# Written request
Return the first line, the line containing "skirt_bulge_high = 9.2; // [6:0.2:14]", and every line between them, exactly as they stand.
+++++
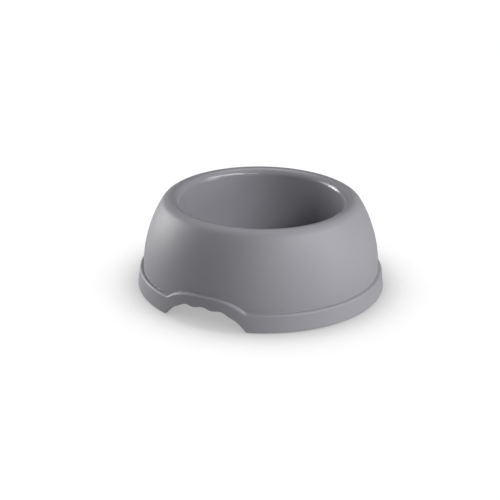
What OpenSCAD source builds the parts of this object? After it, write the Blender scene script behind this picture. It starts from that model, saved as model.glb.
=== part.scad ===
// Moulded plastic pet bowl with two finger arches, standing on four rubber feet.
// Origin on the floor under the middle of the bowl, +Z up, finger arches facing -Y and +Y.

/* [Bowl] */
// Outer diameter across the bottom of the foot band
base_d = 210; // [200:1:220]
// Height of the rim above the floor
height = 77; // [74:0.5:81]
// Wall thickness of the moulding
wall = 2.6; // [2:0.1:3]

/* [Rim] */
// Inner diameter of the mouth, just under the rounded inner edge
mouth_d = 138.2; // [134:0.2:138.8]
// Radius of the rounded inner edge of the rim
lip_round = 6.4; // [5:0.2:6.6]
// Diameter where the rim is highest and its outer shoulder begins
rim_d = 151.8; // [151.6:0.2:156]
// Radius of the outer shoulder of the rim
shoulder_round = 9.6; // [8:0.2:11]
// Steepness of the skirt where it meets the shoulder, in degrees from level
shoulder_slope = 55.8; // [50:0.2:62]

/* [Skirt and foot band] */
// Height of the foot band's ledge above the bottom edge
band_h = 15.1; // [13:0.1:17]
// How far the band leans inwards over its height
band_draft = 1.8; // [1:0.05:2.2]
// Radius of the band's rounded top edge
band_round = 2.5; // [1.5:0.1:2.8]
// Width of the ledge, from the outside of the band's top to the skirt
ledge_w = 3.2; // [3:0.1:4]
// Inward lean of the skirt where it leaves the ledge, in degrees
skirt_lean = -0.8; // [-2:0.2:4]
// Length of the lower handle of the skirt's curve
skirt_bulge_low = 27; // [22:0.2:30]
// Length of the upper handle of the skirt's curve
skirt_bulge_high = 9.2; // [6:0.2:14]

/* [Dish] */
// Height of the dish floor above the floor that the bowl stands on
dish_floor_z = 6.4; // [6:0.1:10]
// Inward lean of the dish wall, in degrees
dish_draft = 5; // [2:0.5:7]
// Radius between the dish wall and its floor
dish_round = 9; // [6:0.5:12]

/* [Finger arches] */
// Width of an arch at the bottom edge of the band
arch_w = 74; // [62:1:78]
// Height of an arch at its middle
arch_h = 15; // [13:0.25:16]
// How square the arch is: 2 is an ellipse-like curve, 4 nearly a box
arch_power = 3.3; // [2.4:0.05:3.8]
// Distance between the finger ripples along the top of an arch
ripple_pitch = 17; // [14:0.1:18]
// Height of the finger ripples
ripple_h = 0.75; // [0.3:0.05:1]
// Width of the raised band over an arch, at the level of the ledge
brow_w = 72.5; // [68:0.5:78]
// Height of the raised band above the ledge, at its middle
brow_h = 9.5; // [8:0.25:11]
// How square the raised band is
brow_power = 3.05; // [2.4:0.05:3.4]

/* [Rubber feet] */
// Diameter of a foot's pad
foot_d = 13; // [11:0.5:14]
// How far the pad stands below the moulding
foot_gap = 0.8; // [0.6:0.1:1.2]
// Thickness of the pad
foot_h = 3; // [2.5:0.1:4]
// Distance of a foot from the middle of the bowl
foot_place_r = 92.5; // [91:0.1:93]
// Diameter of the hole for the foot's stem
stem_hole_d = 5; // [4:0.1:6]
// Length of the foot's stem
stem_l = 7; // [5:0.5:9]

/* [Hidden] */

$fn = 96;
shell_grey = [0.47, 0.47, 0.50];
rubber_grey = [0.16, 0.16, 0.17];

base_r = base_d / 2;
bottom_z = foot_gap; // bottom edge of the moulding
ledge_z = bottom_z + band_h;
band_top_r = base_r - band_draft; // outside of the band, just under its rounded top
ledge_r = band_top_r - ledge_w; // where the skirt starts
rim_r = rim_d / 2;
mouth_r = mouth_d / 2;
stem_clearance = 0.05; // radial, between a foot's stem and its hole
pocket_wall = 1.6; // around a foot's pad
boss_r = foot_d / 2 + pocket_wall;
pad_clearance = 0.2; // radial, around the pad in its pocket
foot_angles = [-45, 45, 135, 225];
overlap = 0.5; // how far joined shapes run into each other
floor_rib_r = 34; // ring under the dish floor
floor_rib_w = 1.6;
floor_rib_h = 1.6;
gate_r = 2.4; // injection point in the middle of the floor's underside
gate_h = 0.7;
web_t = 1.8; // thickness of the webs beside each foot boss

// One coordinate of a cubic curve with end values a and d and handle values b and c
function cubic(t, a, b, c, d) =
    pow(1 - t, 3) * a + 3 * pow(1 - t, 2) * t * b + 3 * (1 - t) * t * t * c + t * t * t * d;

// Cubic curve through p0 and p3 with handles p1 and p2, in n steps
function curve(p0, p1, p2, p3, n) =
    [for (i = [0:n]) [for (k = [0, 1]) cubic(i / n, p0[k], p1[k], p2[k], p3[k])]];

// Arc about c with radius r, from angle a to angle b, in n steps
function arc(c, r, a, b, n) =
    [for (i = [0:n]) let (q = a + (b - a) * i / n) c + r * [cos(q), sin(q)]];

// Path moved sideways by d, towards its right hand
function beside(path, d) =
    [for (i = [0:len(path) - 1])
        let (before = path[max(i - 1, 0)], after = path[min(i + 1, len(path) - 1)])
        let (along = (after - before) / norm(after - before))
        path[i] + d * [along[1], -along[0]]];

function backwards(path) = [for (i = [len(path) - 1:-1:0]) path[i]];

// Outside of the skirt, from the ledge up to the start of the shoulder
shoulder_c = [rim_r, height - shoulder_round];
skirt_low = [ledge_r, ledge_z];
skirt_high = shoulder_c + shoulder_round * [sin(shoulder_slope), cos(shoulder_slope)];
skirt_path = curve(
    skirt_low,
    skirt_low + skirt_bulge_low * [-sin(skirt_lean), cos(skirt_lean)],
    skirt_high + skirt_bulge_high * [cos(shoulder_slope), -sin(shoulder_slope)],
    skirt_high, 16);

// Outside of the band, from its bottom edge to the ledge
band_path = concat(
    [[base_r, bottom_z]],
    arc([band_top_r - band_round, ledge_z - band_round], band_round, 0, 90, 5));

// Rim: outer shoulder, flat top and rounded inner edge
rim_path = concat(
    arc(shoulder_c, shoulder_round, 90 - shoulder_slope, 90, 6),
    arc([mouth_r + lip_round, height - lip_round], lip_round, 90, 180, 7));

// Inside of the dish: sloping wall, rounded corner and floor
dish_corner_z = dish_floor_z + dish_round;
wall_run = (height - lip_round - dish_corner_z) * tan(dish_draft);
dish_corner_r = mouth_r - wall_run - dish_round;
dish_path = concat(
    arc([dish_corner_r, dish_corner_z], dish_round, 0, -90, 7),
    [[0, dish_floor_z]]);

upper_path = concat(skirt_path, rim_path, dish_path);

// Underside of the moulding, one wall thickness behind the outside
skirt_under = beside(skirt_path, -wall);
rim_under = concat(
    arc(shoulder_c, shoulder_round - wall, 90 - shoulder_slope, 90, 4),
    arc([mouth_r + lip_round, height - lip_round], lip_round - wall, 90, 180, 4));
dish_under = concat(
    arc([dish_corner_r, dish_corner_z], dish_round + wall, 0, -90, 7),
    [[0, dish_floor_z - wall]]);
band_under = [
    [base_r - wall, bottom_z],
    [band_top_r - wall, ledge_z - 3 * wall],
    [ledge_r - wall, ledge_z - wall]];

// Cross-section of the moulding, from the middle of the dish to the bottom of the band
shell_section = concat(band_path, upper_path, backwards(concat(band_under, skirt_under, rim_under, dish_under)));

// Cross-section of the room under the moulding, overlapping its walls, that bosses and webs may fill
room_section = concat(
    [[base_r - wall / 2, bottom_z]],
    [[ledge_r - wall / 2, ledge_z - wall]],
    beside(skirt_path, -wall / 2),
    [[mouth_r + wall / 2, height - lip_round], [dish_corner_r + dish_round + wall / 2, bottom_z]]);

// Outer radius of the band at height z
function band_r(z) = base_r - band_draft * (z - bottom_z) / band_h;

// Height of the raised band's top at a distance x from the middle of the arch
function brow_z(x) = ledge_z + brow_h * (1 - pow(abs(x) / (brow_w / 2), brow_power));

// Finger ripples, fading out towards the ends of the arch
function ripple(x) = ripple_h * cos(360 * x / ripple_pitch) * max(0, 1 - pow(abs(x) / (arch_w * 0.4), 4));

// Height of the arch's opening at a distance x from its middle
function arch_z(x) = bottom_z + arch_h * (1 - pow(abs(x) / (arch_w / 2), arch_power)) + ripple(x);

brow_steps = 24;
brow_top = ledge_z + brow_h + 1;
brow_outline = concat(
    [for (i = [0:brow_steps]) let (x = brow_w * (i / brow_steps - 0.5)) [x, brow_z(x)]],
    [[brow_w / 2, ledge_z - band_h / 2], [-brow_w / 2, ledge_z - band_h / 2]]);
brow_hollow_w = brow_w - 2 * wall;
brow_hollow_outline = concat(
    [for (i = [0:brow_steps]) let (x = brow_hollow_w * (i / brow_steps - 0.5)) [x, brow_z(x) - wall]],
    [[brow_hollow_w / 2, -1], [-brow_hollow_w / 2, -1]]);

arch_steps = 60;
arch_outline = concat(
    [for (i = [0:arch_steps]) let (x = arch_w * (i / arch_steps - 0.5)) [x, arch_z(x)]],
    [[arch_w / 2, -1], [-arch_w / 2, -1]]);

// Outline in the XZ plane, carried along Y from the near edge y0 to y1
module across(outline, y0, y1) {
    translate([0, y1, 0])
        rotate([90, 0, 0])
            linear_extrude(height = y1 - y0)
                polygon(outline);
}

// Ring that follows the lean of the band, set in from its outside by d, from height z0 to z1
module band_ring(inner_r, d, z0, z1) {
    rotate_extrude()
        polygon([
            [inner_r, z0],
            [band_r(z0) - d, z0],
            [band_r(z1) - d, z1],
            [inner_r, z1]]);
}

// Band carried up over an arch: a tall ring, kept only inside the raised outline
module brow() {
    intersection() {
        band_ring(ledge_r - wall / 2, 0, ledge_z - band_h / 2, brow_top);
        across(brow_outline, -base_r, -base_r / 2);
    }
}

// Hollow behind the raised band, which leaves it one wall thick
module brow_hollow() {
    intersection() {
        band_ring(ledge_r - 2 * wall, wall, bottom_z - 1, brow_top);
        across(brow_hollow_outline, -base_r, -base_r / 2);
    }
}

// Opening of one arch
module arch() {
    across(arch_outline, -base_r - 5, -base_r * 0.75);
}

// Solid post for one foot, with webs that tie it to the band
module boss() {
    translate([foot_place_r, 0, bottom_z])
        cylinder(r = boss_r, h = height);
    translate([foot_place_r, -web_t / 2, bottom_z])
        cube([base_r, web_t, height]);
    translate([foot_place_r, -boss_r, bottom_z])
        cube([base_r, web_t, height]);
    translate([foot_place_r, boss_r - web_t, bottom_z])
        cube([base_r, web_t, height]);
}

// Pocket for a foot's pad and hole for its stem
module foot_hole() {
    translate([foot_place_r, 0, -1])
        cylinder(r = foot_d / 2 + pad_clearance, h = foot_h + 1);
    translate([foot_place_r, 0, 0])
        cylinder(d = stem_hole_d, h = foot_h + stem_l + 1);
}

module shell() {
    color(shell_grey)
    difference() {
        union() {
            rotate_extrude()
                polygon(shell_section);
            for (side = [0, 1])
                mirror([0, side, 0])
                    brow();
            intersection() {
                rotate_extrude()
                    polygon(room_section);
                for (a = foot_angles)
                    rotate([0, 0, a])
                        boss();
            }
            translate([0, 0, dish_floor_z - wall - gate_h])
                cylinder(r = gate_r, h = gate_h + overlap);
            translate([0, 0, dish_floor_z - wall - floor_rib_h])
                difference() {
                    cylinder(r = floor_rib_r, h = floor_rib_h + overlap);
                    translate([0, 0, -1])
                        cylinder(r = floor_rib_r - floor_rib_w, h = floor_rib_h + overlap + 2);
                }
        }
        for (side = [0, 1])
            mirror([0, side, 0]) {
                arch();
                brow_hollow();
            }
        for (a = foot_angles)
            rotate([0, 0, a])
                foot_hole();
    }
}

// Rubber foot: round pad with a stem that goes up into the boss
module foot(i) {
    color(rubber_grey)
    rotate([0, 0, foot_angles[i]])
        translate([foot_place_r, 0, 0]) {
            cylinder(d = foot_d, h = foot_h);
            cylinder(d = stem_hole_d - 2 * stem_clearance, h = foot_h + stem_l);
        }
}

shell();
foot(0);  // foot_1
foot(1);  // foot_2
foot(2);  // foot_3
foot(3);  // foot_4
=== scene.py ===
import math

import bpy
import numpy as np
from mathutils import Matrix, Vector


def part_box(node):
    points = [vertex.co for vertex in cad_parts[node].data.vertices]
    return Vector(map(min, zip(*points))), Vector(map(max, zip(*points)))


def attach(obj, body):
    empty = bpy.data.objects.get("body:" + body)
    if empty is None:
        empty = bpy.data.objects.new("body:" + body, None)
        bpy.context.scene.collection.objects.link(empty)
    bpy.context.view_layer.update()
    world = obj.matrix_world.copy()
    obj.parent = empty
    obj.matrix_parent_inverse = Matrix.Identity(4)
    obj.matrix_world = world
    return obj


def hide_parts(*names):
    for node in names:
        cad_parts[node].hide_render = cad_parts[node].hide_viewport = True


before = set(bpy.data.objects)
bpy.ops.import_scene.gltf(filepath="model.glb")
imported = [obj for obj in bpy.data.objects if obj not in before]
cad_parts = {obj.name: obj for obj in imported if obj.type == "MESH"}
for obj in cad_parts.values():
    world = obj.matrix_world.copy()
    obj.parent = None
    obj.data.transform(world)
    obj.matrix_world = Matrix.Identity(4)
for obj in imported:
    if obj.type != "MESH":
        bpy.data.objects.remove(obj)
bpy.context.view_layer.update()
print("frame loaded:", ", ".join(sorted(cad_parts)))

mm = 0.001  # every shape below is worked out in millimetres and put in its mesh in metres
shellLow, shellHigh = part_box("shell")
baseRadius = shellHigh.x / mm
rimTop = shellHigh.z / mm
bottomEdge = shellLow.z / mm
footNames = [name for name in sorted(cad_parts) if name.startswith("foot")]


# curves used by more than one piece

def arcPath(centreR, centreZ, radius, fromDeg, toDeg, steps):
    # centre + radius * (cos q, sin q), q in even steps; the centre may be one point or one point per column
    q = np.radians(np.linspace(fromDeg, toDeg, steps + 1))[:, None]
    return np.stack([centreR + radius * np.cos(q), centreZ + radius * np.sin(q)])


def linePath(fromR, fromZ, toR, toZ, places):
    # straight mix of the two ends, at the places given from 0 to 1
    k = np.asarray(places, float)[:, None]
    return np.stack([fromR + (toR - fromR) * k, fromZ + (toZ - fromZ) * k])


def cubicPoint(t, p):
    # cubic with end points p[0], p[3] and handles p[1], p[2]: (1-t)^3 a + 3(1-t)^2 t b + 3(1-t) t^2 c + t^3 d
    s = 1 - t
    return np.stack([s**3 * p[0][k] + 3 * s * s * t * p[1][k] + 3 * s * t * t * p[2][k] + t**3 * p[3][k]
                     for k in (0, 1)])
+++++
# The reply
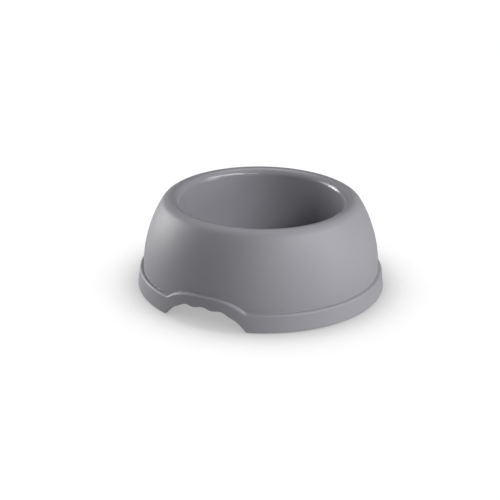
What OpenSCAD source builds the parts of this object? After it, write the Blender scene script behind this picture. It starts from that model, saved as model.glb.
=== part.scad ===
// Moulded plastic pet bowl with two finger arches, standing on four rubber feet.
// Origin on the floor under the middle of the bowl, +Z up, finger arches facing -Y and +Y.

/* [Bowl] */
// Outer diameter across the bottom of the foot band
base_d = 210; // [200:1:220]
// Height of the rim above the floor
height = 77; // [74:0.5:81]
// Wall thickness of the moulding
wall = 2.6; // [2:0.1:3]

/* [Rim] */
// Inner diameter of the mouth, just under the rounded inner edge
mouth_d = 138.2; // [134:0.2:138.8]
// Radius of the rounded inner edge of the rim
lip_round = 6.4; // [5:0.2:6.6]
// Diameter where the rim is highest and its outer shoulder begins
rim_d = 151.8; // [151.6:0.2:156]
// Radius of the outer shoulder of the rim
shoulder_round = 9.6; // [8:0.2:11]
// Steepness of the skirt where it meets the shoulder, in degrees from level
shoulder_slope = 55.8; // [50:0.2:62]

/* [Skirt and foot band] */
// Height of the foot band's ledge above the bottom edge
band_h = 15.1; // [13:0.1:17]
// How far the band leans inwards over its height
band_draft = 1.8; // [1:0.05:2.2]
// Radius of the band's rounded top edge
band_round = 2.5; // [1.5:0.1:2.8]
// Width of the ledge, from the outside of the band's top to the skirt
ledge_w = 3.2; // [3:0.1:4]
// Inward lean of the skirt where it leaves the ledge, in degrees
skirt_lean = -0.8; // [-2:0.2:4]
// Length of the lower handle of the skirt's curve
skirt_bulge_low = 27; // [22:0.2:30]
// Length of the upper handle of the skirt's curve
skirt_bulge_high = 9.2; // [6:0.2:14]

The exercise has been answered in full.